И вечером Фернандо пришел, но не один, а с целой интернациональной компанией любителей шахмат. Здесь были малайцы, китайцы и японец. Состоялся товарищеский матч между сборной Рабаула — и командой экипажа «Витязя».

Каждый день, как только темнело и на небе появлялся ромб Южного Креста, у борта «Витязя» начинался вечер русских и меланезийских песен и танцев. Ритмичные танцы островных жителей сменялись вальсом и «Русской» под баян. Кое-кто из наших моряков, к неописуемому восторгу меланезийцев, быстро освоил и местные танцы...

Когда «Витязь» покидал Рабаул, многие пришли провожать нас. Говорят, так здесь не провожали еще ни одно судно.

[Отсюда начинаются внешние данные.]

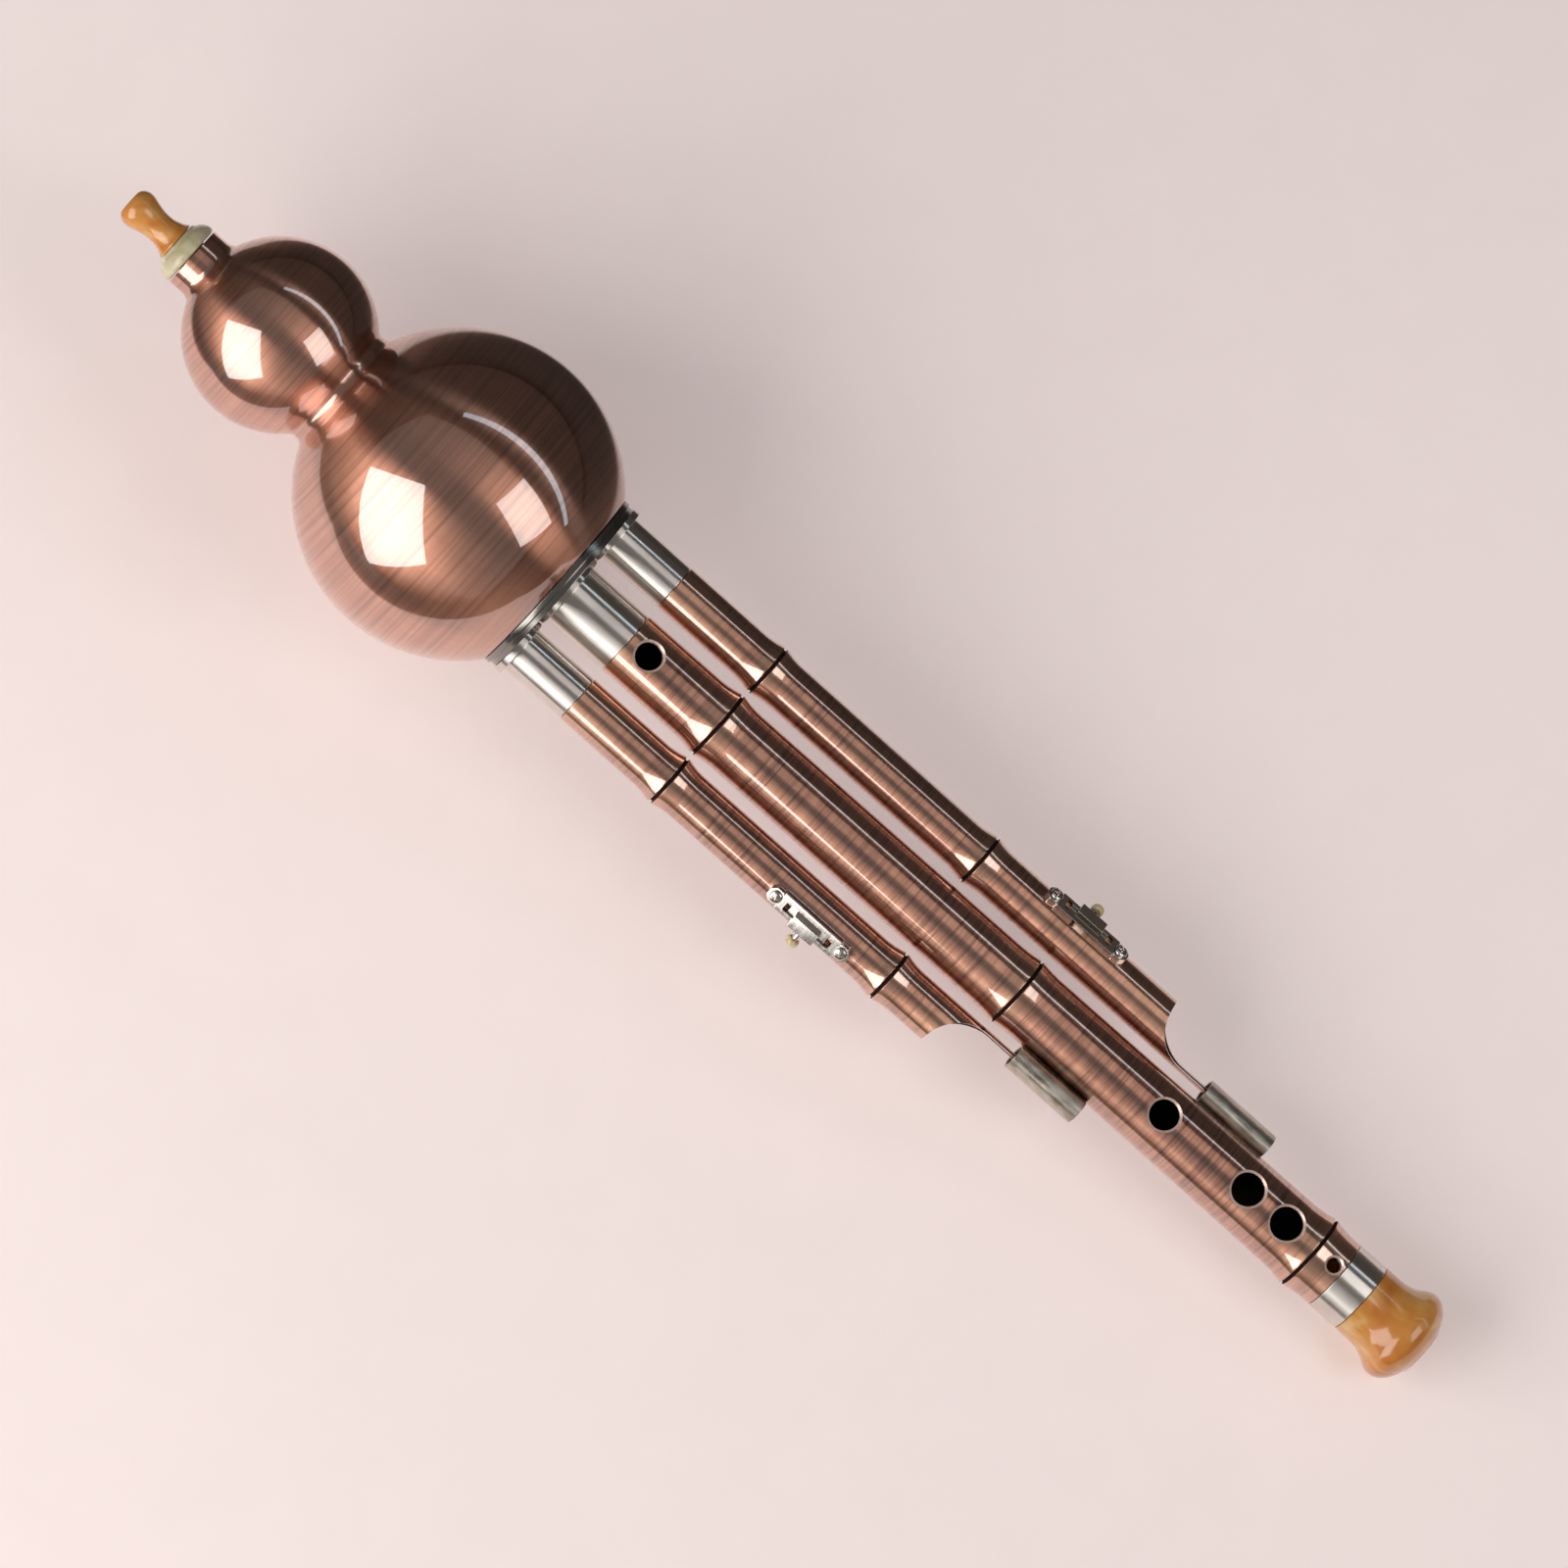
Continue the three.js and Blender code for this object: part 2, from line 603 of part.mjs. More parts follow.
const plateTopZ = droneTube.radius + lockPlate.height;
const roofZ = plateTopZ - lockPlate.thickness;
const padZ = droneTube.radius + fineGap;
const runnerZ = padZ + lockPad.thickness + fineGap;
const capZ = plateTopZ + fineGap;
const lipY = lockPlate.halfWidth + lockBlock.lipGap;
const blockY = lipY + lockBlock.lip;
const stemZ = droneTube.radius + thumbStem.height;
const channelHalf = lockRunner.length / 2 + lockRunner.travel + seatGap;
const channelY = lockPlate.halfWidth - lockPlate.skirt;

function lockPlateBody(drone) {
  const { halfWidth, skirt, screwSpacing } = lockPlate;
  const half = screwSpacing / 2;
  const earRadius = lockEar.halfWidth / Math.cos(Math.PI / lockEar.sides);
  const blank = join(
    box(-channelHalf - skirt, channelHalf + skirt, -halfWidth, halfWidth, droneBore, plateTopZ),
    rod(-half, earRadius, droneBore, plateTopZ, lockEar.sides),
    rod(half, earRadius, droneBore, plateTopZ, lockEar.sides),
  );
  const windowHalf = lockBlock.length / 2 + lockRunner.travel + lockWindow.slack;
  const aboveZ = plateTopZ + overrun;
  const endX = pipeX + drone.length + tongueReach;
  const pipe = turned([[pipeX, 0], ...droneOutline(drone, fineGap), [endX, 0]], droneSides);
  const seat = pipe.rotateX(THREE.MathUtils.degToRad(lockTurn)).translate(-lockX(drone), 0, 0);
  return cut(
    blank,
    seat,
    box(-channelHalf, channelHalf, -channelY, channelY, 0, roofZ),
    box(-windowHalf, windowHalf, -lockWindow.innerEdge, lockWindow.outerEdge, 0, aboveZ),
    rod(-half, screw.shankRadius + fineGap, 0, aboveZ, screwSides),
    rod(half, screw.shankRadius + fineGap, 0, aboveZ, screwSides),
  );
}

function lockSlideBody() {
  const { length, width, thickness, bevel } = lockBlock;
  const half = lockRunner.length / 2;
  const runnerY = channelY - lockRunner.sideGap;
  const runnerBlank = box(-half, half, -runnerY, runnerY, droneBore, roofZ - fineGap);
  const runner = cut(runnerBlank, bar(-lockRunner.length, lockRunner.length, runnerZ, droneSides));
  const startX = -length / 2;
  const innerY = blockY - width;
  const bridgeY = lockWindow.outerEdge - seatGap;
  const bridge = box(startX, -startX, innerY, bridgeY, roofZ - fineGap - weld, capZ + weld);
  const topZ = capZ + thickness;
  const cap = extruded(shapeOf([
    [innerY, capZ], [lipY, capZ], [lipY, stemZ - thumbStem.radius], [blockY, stemZ - thumbStem.radius],
    [blockY, topZ - bevel], [blockY - bevel, topZ], [innerY + bevel, topZ], [innerY, topZ - bevel],
  ]), startX, length);
  const stemEndY = blockY + thumbStem.exposed + thumbStem.seated;
  const stem = rod(0, thumbStem.radius, lipY + weld, stemEndY, screwSides);
  return join(runner, bridge, cap, stem.rotateX(-Math.PI / 2).translate(0, 0, stemZ));
}

function lockPadBody() {
  const half = lockPad.length / 2;
  const padY = lockPad.width / 2;
  const disc = bar(-half, half, padZ + lockPad.thickness, droneSides);
  const under = bar(-lockPad.length, lockPad.length, padZ, droneSides);
  const reach = 2 * droneTube.radius;
  return cut(
    disc,
    under,
    box(-lockPad.length, lockPad.length, padY, reach, -reach, reach),
    box(-lockPad.length, lockPad.length, -reach, -padY, -reach, reach),
    box(-lockPad.length, lockPad.length, -reach, reach, -reach, 0),
  );
}

function thumbButtonBody() {
  const { radius, length } = thumbButton;
  const holeRadius = thumbStem.radius + fineGap;
  const holeDepth = thumbStem.seated + fineGap;
  const outside = thumbOutlineShares.map(([along, out]) => [along * length, out * radius]);
  const outline = [[holeDepth, 0], [holeDepth, holeRadius], [0, holeRadius], ...outside, [length, 0]];
  return upright(outline, smallSides)
    .rotateX(-Math.PI / 2)
    .translate(0, blockY + thumbStem.exposed, stemZ);
}

function screwBody(x) {
  const { headRadius, headHeight, shankRadius, tip, slotWidth, slotLength } = screw;
  const headZ = plateTopZ + fineGap;
  const crown = screwCrownShares.map(([up, out]) => [headZ + up * headHeight, out * headRadius]);
  const tipZ = droneBore - tip;
  const body = upright([
    [tipZ, 0], [tipZ, shankRadius], [headZ, shankRadius], ...crown, [headZ + headHeight, 0],
  ], screwSides);
  const slotZ = headZ + headHeight * (1 - slotDepthShare);
  const aboveZ = headZ + headHeight + overrun;
  const along = box(-slotLength / 2, slotLength / 2, -slotWidth / 2, slotWidth / 2, slotZ, aboveZ);
  const across = box(-slotWidth / 2, slotWidth / 2, -slotLength / 2, slotLength / 2, slotZ, aboveZ);
  return cut(body, along, across).translate(x, 0, 0);
}

function lockGroup(drone) {
  const half = lockPlate.screwSpacing / 2;
  const group = groupOf(
    piece(`${drone.name}_lock_plate`, lockPlateBody(drone), chrome),
    piece(`${drone.name}_lock_screw_front`, screwBody(-half), chrome),
    piece(`${drone.name}_lock_screw_rear`, screwBody(half), chrome),
    piece(`${drone.name}_lock_slide`, lockSlideBody(), chrome),
    piece(`${drone.name}_lock_pad`, lockPadBody(), felt),
    piece(`${drone.name}_lock_button`, thumbButtonBody(), amber),
  );
  group.position.x = lockX(drone);
  group.rotation.x = -THREE.MathUtils.degToRad(lockTurn);
  return group;
}

// The whole instrument

function mouthpieceGroup() {
  return groupOf(
    piece('mouthpiece', mouthpieceBody(), amber),
    piece('mouthpiece_ring', hornRingBody(), horn),
    piece('mouthpiece_cork', mouthCorkBody(), corkBrown),
  );
}

function gourdGroup() {
  return groupOf(
    piece('gourd_upper_shell', upperShellBody(), copper),
    piece('gourd_lower_shell', lowerShellBody(), copper),
    piece('flange_plate', flangeBody(), chrome),
    ...voices.map(voicePieces),
  );
}

function mainPipeGroup() {
  return groupOf(
    piece('main_pipe', mainPipeBody(), copper),
    piece('main_tenon', mainTenonBody(), brass),
    piece('main_tenon_cork', tenonCorkBody(mainBore, mainSides), corkBrown),
    piece('tail_collar', tailCollarBody(), chrome),
    piece('bell', bellBody(), amber),
    ...[longDrone, shortDrone].map((drone) =>
      placeDrone(drone, piece(`${drone.name}_clip`, clipBody(drone), satinSilver))),
  );
}

function droneGroup(drone) {
  return placeDrone(
    drone,
    piece(`${drone.name}_drone_pipe`, dronePipeBody(drone), copper),
    piece(`${drone.name}_tenon`, tenonBody(droneBore, tenon.droneWall, tenon.inDrone, droneSides), brass),
    piece(`${drone.name}_tenon_cork`, tenonCorkBody(droneBore, droneSides), corkBrown),
    lockGroup(drone),
  );
}

// Turns the instrument until its large ball and its bell lie on the same surface, with the origin under
// the middle of it.
function laidDown(instrument) {
  const ballRadius = largeBall.radius * Math.cos(Math.PI / gourdSides);
  const bellRadius = bell.radius * Math.cos(Math.PI / mainSides);
  const [ringShare] = bellOutlineShares.find(([, out]) => out === 1);
  const reach = bellX + ringShare * bell.length - largeBallX;
  instrument.rotation.y = Math.asin((ballRadius - bellRadius) / reach);
  const bounds = new THREE.Box3().setFromObject(instrument, true);
  const centre = bounds.getCenter(new THREE.Vector3());
  instrument.position.set(-centre.x, -centre.y, -bounds.min.z);
  return instrument;
}

const hulusi = laidDown(groupOf(
  mouthpieceGroup(),
  gourdGroup(),
  mainPipeGroup(),
  droneGroup(longDrone),
  droneGroup(shortDrone),
));

export default groupOf(hulusi);
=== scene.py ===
import json
import math

import bpy
from mathutils import Matrix, Vector


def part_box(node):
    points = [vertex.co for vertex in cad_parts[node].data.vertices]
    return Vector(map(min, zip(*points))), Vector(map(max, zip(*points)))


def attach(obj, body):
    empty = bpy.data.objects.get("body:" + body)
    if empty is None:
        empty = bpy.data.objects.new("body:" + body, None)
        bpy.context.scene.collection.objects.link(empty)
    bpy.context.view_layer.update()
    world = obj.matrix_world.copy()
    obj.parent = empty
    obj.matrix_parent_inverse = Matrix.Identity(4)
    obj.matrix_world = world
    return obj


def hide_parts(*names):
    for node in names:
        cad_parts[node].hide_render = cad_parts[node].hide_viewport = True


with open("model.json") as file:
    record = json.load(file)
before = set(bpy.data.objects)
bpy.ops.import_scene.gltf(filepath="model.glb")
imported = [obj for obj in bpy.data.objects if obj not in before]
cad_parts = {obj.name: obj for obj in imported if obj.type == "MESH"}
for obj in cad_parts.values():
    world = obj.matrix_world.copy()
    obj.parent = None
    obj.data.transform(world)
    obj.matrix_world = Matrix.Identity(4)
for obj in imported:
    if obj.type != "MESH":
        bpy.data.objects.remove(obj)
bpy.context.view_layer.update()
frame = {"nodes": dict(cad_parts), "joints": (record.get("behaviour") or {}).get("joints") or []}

# A hulusi in brushed red copper, lying on its large ball and its bell.
# Everything is drawn along the axis of the middle pipe: x runs from the tip of the mouthpiece to the
# bell, y goes across to the long drone and z comes out of the back. layDown then puts it where the
# frame has it.

mm = 0.001
closeBy = 0.001 * mm
inset = 0.02 * mm  # keeps the round ball and bell inside the box of the CAD's flat-sided ones
scene = bpy.context.scene
scene.view_settings.view_transform = "Standard"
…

На девятом градусе южной широты

Порт-Морсби раскинулся на маленьком гористом полуострове. С одной стороны тянутся портовые сооружения, пакгаузы, с другой — пляж Эла. Рядом с портом жилых домов очень мало, и это особенно заметно с наступлением темноты, когда лишь кое-где в окнах вспыхивают огни, а серые приземистые банки и белые административные здания смотрят на город темными глазницами окон...

Вдоль ослепительно белой полоски пляжа Эла, в тени развесистых деревьев, — роскошные коттеджи, дальше — более скромные бунгало. Здесь живет белое население Порт-Морсби. Отроги гор выходят прямо к заливу и как бы прерывают вереницу белых зданий. Берег становится пустынным.